What these statements conspicuously avoid addressing is the core security concern: terror financing through religious and charitable fronts is not a hypothetical threat but a documented reality in Kashmir. Global counter-terror frameworks, from FATF to UN resolutions, explicitly mandate financial scrutiny of institutions vulnerable to misuse.

By framing any inquiry into mosque finances as repression, these bodies and those questioning the police drive not only pressurise the police officials serving their duty but also risk insulating precisely those spaces that extremist networks have historically exploited.

Political outrage and selective silence

Regional political leaders, including Mehbooba Mufti, objected to mosques being “singled out,” arguing that other religious institutions should also be scrutinised. However, past terror investigations have overwhelmingly linked militant funding in Kashmir to Islamist networks, not Hindu or other religious bodies.

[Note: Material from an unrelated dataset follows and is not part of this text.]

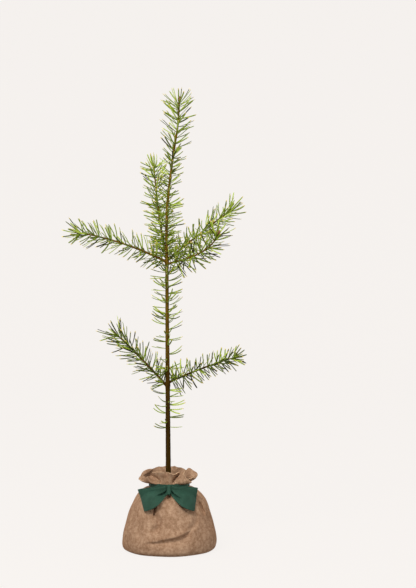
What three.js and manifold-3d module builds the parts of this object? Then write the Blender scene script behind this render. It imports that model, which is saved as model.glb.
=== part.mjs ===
// A young potted Scots pine, 0.93 m tall: one slender stem with two whorls of boughs, needles in
// pairs, and its root ball in a soft cloth pouch that a ribbon with a bow gathers at the neck.
// Millimetres, +Z up, +X to the viewer's right, -Y to the front. The origin is the centre of the
// pouch's flat underside.
import * as THREE from "three";
import { mergeVertices } from "three/addons/utils/BufferGeometryUtils.js";
import Module from "manifold-3d";

const wasm = await Module();
wasm.setup();

// Driving dimensions
const SOIL_HEIGHT = 126;
const STEM_TIP_HEIGHT = 894;
const STEM_FOOT_RADIUS = 5.3;
const STEM_TIP_RADIUS = 1.7;
const ROOT_FLARE = 2.4;
const ROOT_FLARE_HEIGHT = 9;
const LOWER_WHORL = 329;
const UPPER_WHORL = 573;
const GAP = 0.3;
const SLEEVE_WALL = 0.6;

// Where the stem's centre line passes, as [x, y, height]: nearly plumb, with a bow near the top.
const STEM_LINE = [
  [-1.6, 0, SOIL_HEIGHT + GAP],
  [-3, 0, LOWER_WHORL],
  [-4.6, 1, UPPER_WHORL],
  [-4.4, 1, 676],
  [7.5, 0, 785],
  [17.5, -2, 850],
  [20, -3, STEM_TIP_HEIGHT],
];

// Each bough leaves the stem at its whorl. Azimuth is measured from +X towards the back. Rise is the
// slope above level, which turns from rise[0] at the stem to rise[1] at the tip; bend is how late.
const BOUGHS = [
  {
    name: "upper_left", whorl: UPPER_WHORL, azimuth: 192, length: 186,
    rise: [27, 9], bend: 1, radius: 2.5, needle: 51,
  },
  {
    name: "upper_right", whorl: UPPER_WHORL + 3, azimuth: 35, length: 190,
    rise: [36, 32], bend: 1, radius: 2.5, needle: 43,
  },
  {
    name: "upper_front", whorl: UPPER_WHORL - 4, azimuth: -38, length: 145,
    rise: [11, 62], bend: 3, radius: 2.3, needle: 45,
  },
  {
    name: "upper_back", whorl: UPPER_WHORL + 10, azimuth: 113, length: 202,
    rise: [50, 78], bend: 0.5, radius: 2.5, needle: 39,
  },
  {
    name: "lower_left", whorl: LOWER_WHORL - 5, azimuth: 168, length: 150,
    rise: [47, 42], bend: 1, radius: 2.6, needle: 50,
  },
  {
    name: "lower_right", whorl: LOWER_WHORL + 3, azimuth: 18, length: 150,
    rise: [23, 15], bend: 1, radius: 2.4, needle: 34,
  },
];
const BOUGH_TIP_RADIUS = 1.3;
const BOUGH_BARE_LENGTH = 21;
const BOUGH_FASCICLE_SPACING = 4;

// Stretches of the stem that carry needles, from one height to another: the spacing of the pairs, and
// their lean off the stem in degrees and their length, each as it turns from the stretch's foot to its top
const STEM_NEEDLES = [
  { name: "stem_low", from: 246, to: 317, spacing: 8, lean: [90, 84], length: [27, 31] },
  { name: "stem_middle", from: 344, to: 450, spacing: 6.2, lean: [84, 76], length: [27, 32] },
  { name: "stem_high", from: 452, to: 559, spacing: 4.4, lean: [78, 70], length: [30, 34] },
  { name: "leader_low", from: 604, to: 690, spacing: 3.7, lean: [74, 66], length: [37, 33] },
  { name: "leader_middle", from: 692, to: 790, spacing: 3.6, lean: [68, 58], length: [28, 34] },
  { name: "leader_top", from: 792, to: 893, spacing: 2.9, lean: [62, 22], length: [38, 51] },
];

// A fascicle is two needles that share a short sheath.
const NEEDLE_WIDTH = 2;
const NEEDLE_THICKNESS = 1.3;
const NEEDLE_CLEARANCE = 2.2;
const FORK_DISTANCE = 4.2;
const FORK_ANGLE = 12;
const GOLDEN_ANGLE = 137.508;
const FASCICLE_TRIES = 8;

// Pouch, as a profile of [radius, height] up the outside of the body, then the frill above the neck
const POUCH_BODY = [
  [72, 0], [85, 0.9], [91.5, 5], [94, 13], [93, 30], [88.6, 50],
  [83, 71], [76, 90], [67.5, 105.5], [57, 117.5], [48, 123.6], [37, 127.2],
];
const POUCH_DEPTH_SHARE = 0.95;
const NECK_RADIUS = 34.5;
const NECK_HEIGHT = 134;
const FRILL_ROWS = 4;
const FRILL_FLARE = 4;
const CLOTH = 2.2;
const LINING_GAP = 4.5;
const BALL_GAP = 1.8;
const POUCH_COLUMNS = 54;

// The frill's rim as [azimuth, radius, height]: it stands up in front and behind, and flops at the sides.
const FRILL_RIM = [
  [-90, 44, 159], [-71, 43.4, 156], [-55, 36, 153.5], [-46, 45, 158.5], [-43, 57, 143], [-34, 55.5, 142.5],
  [-26, 46, 151.5], [-20, 54, 147.5], [-9, 51, 150], [1, 59, 148.5], [13, 52.5, 153.5], [25, 45, 157],
  [39, 42.5, 154], [56, 47.5, 158], [72, 47.5, 159], [86, 45, 158.7], [98, 48, 160], [110, 45.5, 158.6],
  [122, 48, 158], [137, 42.5, 154.5], [155, 51, 156], [173, 57, 149.5], [191, 60, 143.5], [206, 55, 142],
  [218, 53, 151.5], [232, 47.5, 157.5], [252, 46, 160],
];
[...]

The ruling National Conference condemned the summoning of journalists but shifted responsibility to Lieutenant Governor Manoj Sinha, while also distancing itself from the police action. Congress leaders echoed concerns about shrinking press freedom, largely ignoring how terror financing methods have evolved since the 1990s and early 2000s.

The uncomfortable truth

At its core, the outrage over police summons diverts attention from a fundamental question: should security agencies hesitate to follow financial trails in a terror-affected region simply because religious institutions are involved?

The Modi government’s approach, targeting money flows, dismantling hawala networks, prosecuting high-profile terror financiers, and enforcing transparency, has already delivered measurable security gains in Jammu and Kashmir. The current police drive fits squarely within that framework.

By casting aspersions on such efforts and reframing them as authoritarian overreach, the media bodies and politicians with vested interests may be unintentionally, or deliberately, shielding the very mechanisms that sustain terrorism in the Valley.

In a region scarred by decades of Pakistan-sponsored violence, the choice before the Jammu and Kashmir police is stark: be weighed down by the fake moral outrage of media bodies and opportunist politicians or perform their duty conscientiously and confront the financial lifelines of terror head-on.